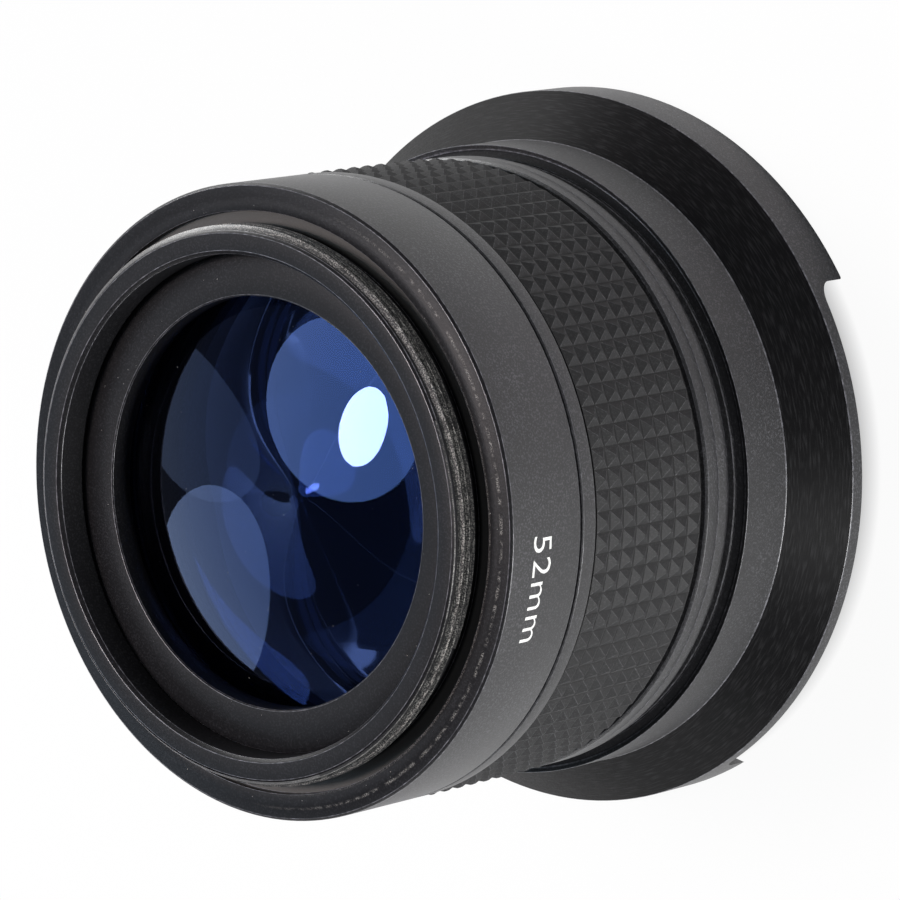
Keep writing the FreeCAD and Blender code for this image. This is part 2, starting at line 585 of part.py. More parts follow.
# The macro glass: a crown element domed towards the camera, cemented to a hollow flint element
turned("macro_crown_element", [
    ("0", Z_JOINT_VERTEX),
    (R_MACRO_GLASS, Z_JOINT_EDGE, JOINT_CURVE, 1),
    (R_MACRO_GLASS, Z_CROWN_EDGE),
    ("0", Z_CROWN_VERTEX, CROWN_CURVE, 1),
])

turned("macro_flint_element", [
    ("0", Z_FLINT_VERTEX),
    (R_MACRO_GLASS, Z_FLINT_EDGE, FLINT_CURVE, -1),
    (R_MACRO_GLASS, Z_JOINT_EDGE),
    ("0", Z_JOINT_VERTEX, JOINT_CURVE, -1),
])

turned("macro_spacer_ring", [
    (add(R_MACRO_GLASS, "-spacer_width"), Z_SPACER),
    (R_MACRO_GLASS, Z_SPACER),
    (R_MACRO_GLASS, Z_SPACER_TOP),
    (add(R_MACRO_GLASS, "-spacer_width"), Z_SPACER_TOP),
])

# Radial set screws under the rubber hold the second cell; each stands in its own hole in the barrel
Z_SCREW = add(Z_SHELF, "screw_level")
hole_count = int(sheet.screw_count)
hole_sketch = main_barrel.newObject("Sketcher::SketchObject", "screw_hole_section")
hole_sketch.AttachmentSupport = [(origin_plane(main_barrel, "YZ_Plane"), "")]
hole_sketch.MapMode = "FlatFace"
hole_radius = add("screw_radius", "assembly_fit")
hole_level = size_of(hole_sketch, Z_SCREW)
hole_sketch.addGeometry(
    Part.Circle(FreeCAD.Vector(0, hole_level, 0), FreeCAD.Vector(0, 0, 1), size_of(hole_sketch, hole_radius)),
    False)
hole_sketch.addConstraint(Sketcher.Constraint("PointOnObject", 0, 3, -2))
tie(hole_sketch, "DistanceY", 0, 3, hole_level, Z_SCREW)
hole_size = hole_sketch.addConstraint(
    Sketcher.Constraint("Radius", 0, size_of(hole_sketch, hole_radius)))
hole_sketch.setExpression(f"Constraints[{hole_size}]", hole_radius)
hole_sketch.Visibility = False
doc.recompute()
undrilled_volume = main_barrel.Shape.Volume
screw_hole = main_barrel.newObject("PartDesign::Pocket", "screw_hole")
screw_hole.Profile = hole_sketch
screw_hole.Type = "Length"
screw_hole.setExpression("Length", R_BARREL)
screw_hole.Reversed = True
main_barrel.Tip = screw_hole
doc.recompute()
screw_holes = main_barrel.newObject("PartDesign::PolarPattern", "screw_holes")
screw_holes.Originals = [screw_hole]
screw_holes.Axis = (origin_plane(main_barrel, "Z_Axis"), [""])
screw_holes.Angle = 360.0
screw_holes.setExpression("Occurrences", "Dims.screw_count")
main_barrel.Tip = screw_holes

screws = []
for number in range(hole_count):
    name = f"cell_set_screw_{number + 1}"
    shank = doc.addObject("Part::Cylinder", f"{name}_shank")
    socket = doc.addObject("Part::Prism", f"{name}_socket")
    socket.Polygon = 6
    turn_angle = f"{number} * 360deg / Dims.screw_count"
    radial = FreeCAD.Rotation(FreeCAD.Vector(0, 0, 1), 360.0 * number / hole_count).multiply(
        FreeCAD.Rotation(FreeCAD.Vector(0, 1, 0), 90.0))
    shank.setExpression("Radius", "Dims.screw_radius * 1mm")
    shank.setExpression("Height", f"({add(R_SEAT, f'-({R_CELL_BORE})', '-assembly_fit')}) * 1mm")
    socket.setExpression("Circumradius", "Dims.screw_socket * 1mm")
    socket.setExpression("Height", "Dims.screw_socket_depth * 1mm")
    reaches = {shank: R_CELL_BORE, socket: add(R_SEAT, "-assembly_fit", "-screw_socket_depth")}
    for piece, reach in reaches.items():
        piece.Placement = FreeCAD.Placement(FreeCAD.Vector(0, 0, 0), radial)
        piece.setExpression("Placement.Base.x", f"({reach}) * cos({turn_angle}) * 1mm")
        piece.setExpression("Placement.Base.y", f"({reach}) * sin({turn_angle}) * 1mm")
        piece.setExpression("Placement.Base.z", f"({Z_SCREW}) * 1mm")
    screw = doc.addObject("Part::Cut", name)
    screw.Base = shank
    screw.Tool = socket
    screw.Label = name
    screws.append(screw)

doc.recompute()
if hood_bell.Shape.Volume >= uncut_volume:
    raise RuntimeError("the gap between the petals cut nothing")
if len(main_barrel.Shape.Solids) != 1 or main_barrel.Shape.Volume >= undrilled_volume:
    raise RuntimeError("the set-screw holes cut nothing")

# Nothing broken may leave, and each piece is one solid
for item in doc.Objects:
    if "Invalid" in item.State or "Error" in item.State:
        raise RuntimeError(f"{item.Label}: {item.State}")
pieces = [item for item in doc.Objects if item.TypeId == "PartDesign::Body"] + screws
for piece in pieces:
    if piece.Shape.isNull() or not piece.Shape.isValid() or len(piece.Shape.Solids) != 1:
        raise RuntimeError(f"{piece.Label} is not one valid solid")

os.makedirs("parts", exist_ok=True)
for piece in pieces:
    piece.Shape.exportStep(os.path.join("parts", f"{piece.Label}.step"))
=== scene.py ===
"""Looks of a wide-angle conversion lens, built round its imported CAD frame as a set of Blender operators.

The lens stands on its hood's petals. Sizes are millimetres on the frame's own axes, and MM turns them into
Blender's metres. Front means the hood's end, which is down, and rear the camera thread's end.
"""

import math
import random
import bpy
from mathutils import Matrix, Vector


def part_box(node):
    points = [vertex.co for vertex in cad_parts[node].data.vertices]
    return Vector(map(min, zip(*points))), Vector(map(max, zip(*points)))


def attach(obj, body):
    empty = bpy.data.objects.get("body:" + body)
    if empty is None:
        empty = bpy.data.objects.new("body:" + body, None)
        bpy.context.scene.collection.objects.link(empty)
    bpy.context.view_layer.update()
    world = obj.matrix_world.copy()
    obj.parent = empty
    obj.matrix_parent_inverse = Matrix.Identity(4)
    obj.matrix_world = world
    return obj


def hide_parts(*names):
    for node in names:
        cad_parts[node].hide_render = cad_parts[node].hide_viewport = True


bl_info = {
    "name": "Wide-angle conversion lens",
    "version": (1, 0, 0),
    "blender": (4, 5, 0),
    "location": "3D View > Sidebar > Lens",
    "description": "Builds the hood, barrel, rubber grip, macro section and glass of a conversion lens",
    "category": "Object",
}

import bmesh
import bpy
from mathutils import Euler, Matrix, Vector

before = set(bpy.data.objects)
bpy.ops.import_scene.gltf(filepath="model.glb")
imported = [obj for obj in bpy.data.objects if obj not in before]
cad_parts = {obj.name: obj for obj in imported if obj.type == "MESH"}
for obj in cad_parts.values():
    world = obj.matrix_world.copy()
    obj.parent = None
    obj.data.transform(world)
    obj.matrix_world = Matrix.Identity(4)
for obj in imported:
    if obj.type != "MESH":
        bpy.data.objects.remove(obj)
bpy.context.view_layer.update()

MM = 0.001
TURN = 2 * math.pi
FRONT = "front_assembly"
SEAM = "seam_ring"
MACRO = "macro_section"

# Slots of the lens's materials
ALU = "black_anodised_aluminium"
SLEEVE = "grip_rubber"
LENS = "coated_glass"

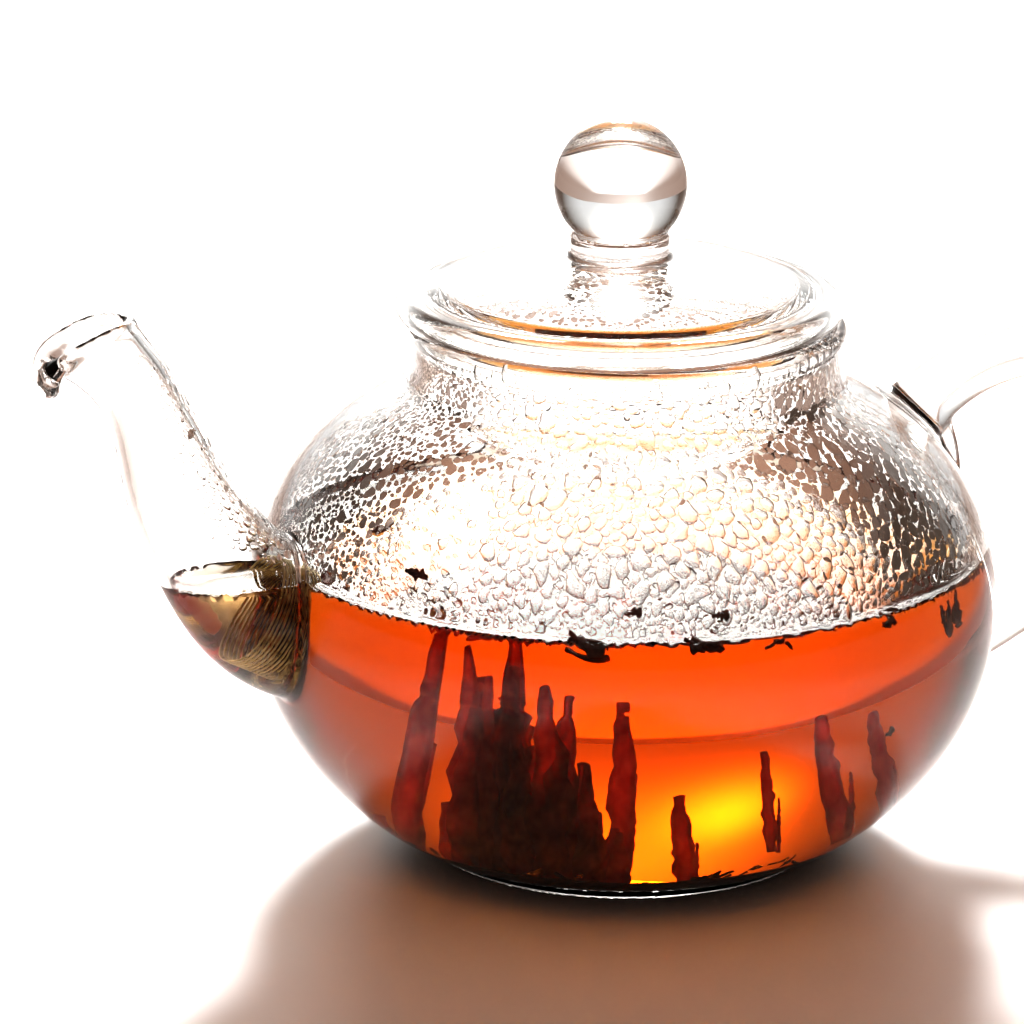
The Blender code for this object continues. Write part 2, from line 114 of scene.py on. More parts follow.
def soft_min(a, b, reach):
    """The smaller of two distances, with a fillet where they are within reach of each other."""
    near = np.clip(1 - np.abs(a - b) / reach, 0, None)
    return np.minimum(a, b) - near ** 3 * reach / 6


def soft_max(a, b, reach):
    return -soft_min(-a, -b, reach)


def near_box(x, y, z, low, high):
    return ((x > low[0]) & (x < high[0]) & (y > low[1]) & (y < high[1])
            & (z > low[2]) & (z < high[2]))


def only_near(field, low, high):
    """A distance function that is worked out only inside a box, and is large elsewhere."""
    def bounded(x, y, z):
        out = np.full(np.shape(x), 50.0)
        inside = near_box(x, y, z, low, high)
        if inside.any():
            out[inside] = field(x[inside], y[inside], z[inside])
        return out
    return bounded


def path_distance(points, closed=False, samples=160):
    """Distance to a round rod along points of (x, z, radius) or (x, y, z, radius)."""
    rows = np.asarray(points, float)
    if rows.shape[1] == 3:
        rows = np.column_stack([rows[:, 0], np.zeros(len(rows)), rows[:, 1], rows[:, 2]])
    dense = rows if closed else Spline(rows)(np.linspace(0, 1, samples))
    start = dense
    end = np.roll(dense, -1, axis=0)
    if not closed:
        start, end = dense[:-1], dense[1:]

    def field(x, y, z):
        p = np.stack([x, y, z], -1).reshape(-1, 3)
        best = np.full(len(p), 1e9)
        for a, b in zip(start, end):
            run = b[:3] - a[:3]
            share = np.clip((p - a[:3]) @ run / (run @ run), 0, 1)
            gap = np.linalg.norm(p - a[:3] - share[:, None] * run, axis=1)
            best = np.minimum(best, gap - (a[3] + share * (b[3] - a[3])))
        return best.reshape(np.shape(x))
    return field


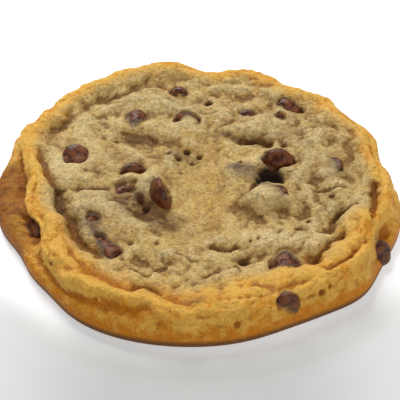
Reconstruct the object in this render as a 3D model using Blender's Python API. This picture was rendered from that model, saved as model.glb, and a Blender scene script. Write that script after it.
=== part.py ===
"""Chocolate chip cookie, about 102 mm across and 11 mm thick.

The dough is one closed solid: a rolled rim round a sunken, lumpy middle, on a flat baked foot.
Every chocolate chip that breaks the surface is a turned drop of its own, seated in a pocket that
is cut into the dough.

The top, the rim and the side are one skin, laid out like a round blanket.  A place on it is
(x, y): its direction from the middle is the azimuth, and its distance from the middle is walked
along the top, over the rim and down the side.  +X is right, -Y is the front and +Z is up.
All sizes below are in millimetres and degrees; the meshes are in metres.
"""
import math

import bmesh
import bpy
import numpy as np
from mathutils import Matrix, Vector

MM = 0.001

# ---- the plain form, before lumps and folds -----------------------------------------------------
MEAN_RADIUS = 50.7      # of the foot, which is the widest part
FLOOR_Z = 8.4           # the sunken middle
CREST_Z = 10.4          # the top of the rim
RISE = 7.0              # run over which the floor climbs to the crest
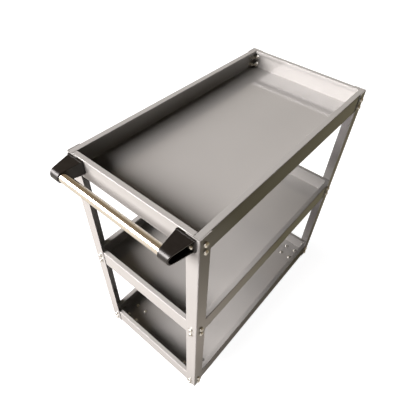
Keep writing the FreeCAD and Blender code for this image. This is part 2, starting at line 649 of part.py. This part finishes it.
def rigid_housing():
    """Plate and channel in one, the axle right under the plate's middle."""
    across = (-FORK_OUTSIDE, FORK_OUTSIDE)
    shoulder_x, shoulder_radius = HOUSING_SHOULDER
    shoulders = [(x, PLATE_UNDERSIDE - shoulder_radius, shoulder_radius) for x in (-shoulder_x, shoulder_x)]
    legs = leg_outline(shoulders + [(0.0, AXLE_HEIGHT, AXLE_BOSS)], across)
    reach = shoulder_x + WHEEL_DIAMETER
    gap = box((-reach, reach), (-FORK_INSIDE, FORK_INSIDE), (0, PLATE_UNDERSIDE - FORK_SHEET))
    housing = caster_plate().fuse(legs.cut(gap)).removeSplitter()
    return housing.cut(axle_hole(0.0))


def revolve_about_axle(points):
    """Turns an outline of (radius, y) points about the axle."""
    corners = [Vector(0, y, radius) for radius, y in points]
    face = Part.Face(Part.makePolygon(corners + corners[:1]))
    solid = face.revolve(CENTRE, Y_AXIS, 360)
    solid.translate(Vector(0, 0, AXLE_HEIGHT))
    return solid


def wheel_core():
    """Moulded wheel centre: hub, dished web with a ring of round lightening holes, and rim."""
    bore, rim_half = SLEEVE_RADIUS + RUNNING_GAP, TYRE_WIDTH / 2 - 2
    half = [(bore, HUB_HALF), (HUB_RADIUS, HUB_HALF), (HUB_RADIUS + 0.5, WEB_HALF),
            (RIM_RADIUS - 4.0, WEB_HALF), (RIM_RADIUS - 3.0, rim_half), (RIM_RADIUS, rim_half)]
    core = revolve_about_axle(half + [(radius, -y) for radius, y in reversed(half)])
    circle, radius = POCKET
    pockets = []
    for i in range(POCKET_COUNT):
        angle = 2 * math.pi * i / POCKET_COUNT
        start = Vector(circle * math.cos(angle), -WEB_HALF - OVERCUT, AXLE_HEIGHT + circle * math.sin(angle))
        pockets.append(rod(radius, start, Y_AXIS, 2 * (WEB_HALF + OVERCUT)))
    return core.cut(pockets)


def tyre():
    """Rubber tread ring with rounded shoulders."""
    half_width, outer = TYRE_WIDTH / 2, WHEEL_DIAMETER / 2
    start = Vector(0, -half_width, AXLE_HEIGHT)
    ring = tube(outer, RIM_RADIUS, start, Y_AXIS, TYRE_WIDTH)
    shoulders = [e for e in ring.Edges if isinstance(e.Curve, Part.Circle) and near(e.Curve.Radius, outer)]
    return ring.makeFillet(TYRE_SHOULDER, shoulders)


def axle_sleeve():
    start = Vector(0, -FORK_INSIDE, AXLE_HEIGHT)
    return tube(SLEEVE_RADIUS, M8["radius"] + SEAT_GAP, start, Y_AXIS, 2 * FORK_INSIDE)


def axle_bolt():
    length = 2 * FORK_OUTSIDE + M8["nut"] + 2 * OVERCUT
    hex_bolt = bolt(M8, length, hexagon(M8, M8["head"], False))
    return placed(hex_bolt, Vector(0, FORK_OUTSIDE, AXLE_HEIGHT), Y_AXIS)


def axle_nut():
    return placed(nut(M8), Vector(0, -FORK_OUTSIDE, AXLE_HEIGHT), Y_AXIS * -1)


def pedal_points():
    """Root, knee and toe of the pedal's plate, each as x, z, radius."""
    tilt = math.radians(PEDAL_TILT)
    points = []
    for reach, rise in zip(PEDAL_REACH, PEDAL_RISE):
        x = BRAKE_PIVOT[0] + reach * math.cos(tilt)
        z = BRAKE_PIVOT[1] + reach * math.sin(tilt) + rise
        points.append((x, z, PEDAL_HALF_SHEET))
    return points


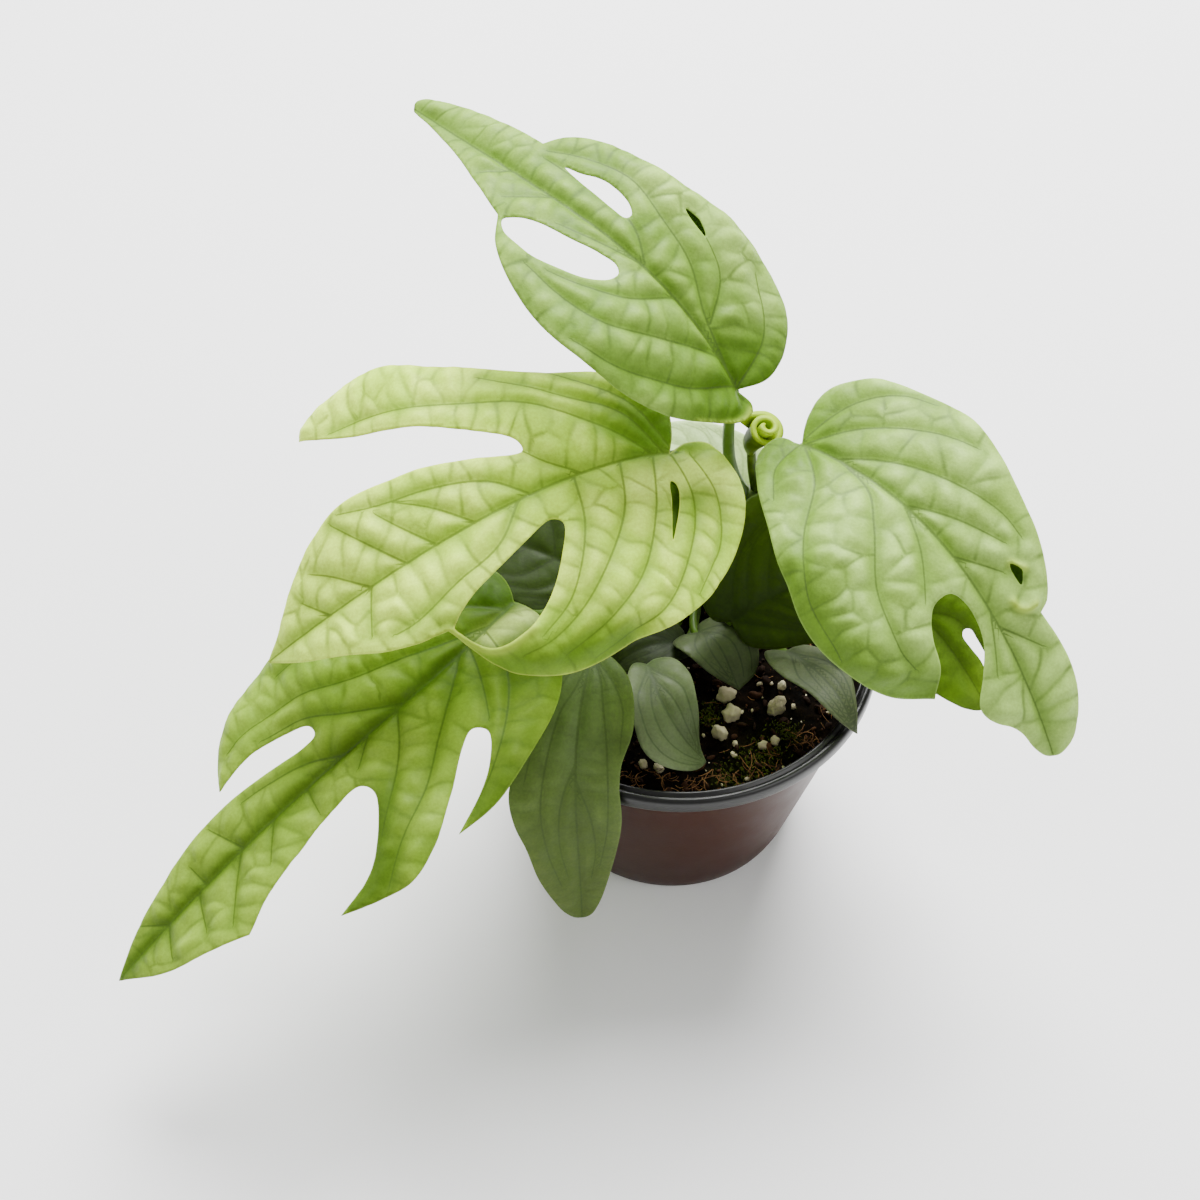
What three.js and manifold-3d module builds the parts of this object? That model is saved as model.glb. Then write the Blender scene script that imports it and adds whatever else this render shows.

Given problem: Using the entries shown above, reproduce verbatim the lines from the line bearing "Reconstruct the object" to the line bearing "to the crest", inclusive.

Exercise output:
Reconstruct the object in this render as a 3D model using Blender's Python API. This picture was rendered from that model, saved as model.glb, and a Blender scene script. Write that script after it.
=== part.py ===
"""Chocolate chip cookie, about 102 mm across and 11 mm thick.

The dough is one closed solid: a rolled rim round a sunken, lumpy middle, on a flat baked foot.
Every chocolate chip that breaks the surface is a turned drop of its own, seated in a pocket that
is cut into the dough.

The top, the rim and the side are one skin, laid out like a round blanket.  A place on it is
(x, y): its direction from the middle is the azimuth, and its distance from the middle is walked
along the top, over the rim and down the side.  +X is right, -Y is the front and +Z is up.
All sizes below are in millimetres and degrees; the meshes are in metres.
"""
import math

import bmesh
import bpy
import numpy as np
from mathutils import Matrix, Vector

MM = 0.001

# ---- the plain form, before lumps and folds -----------------------------------------------------
MEAN_RADIUS = 50.7      # of the foot, which is the widest part
FLOOR_Z = 8.4           # the sunken middle
CREST_Z = 10.4          # the top of the rim
RISE = 7.0              # run over which the floor climbs to the crest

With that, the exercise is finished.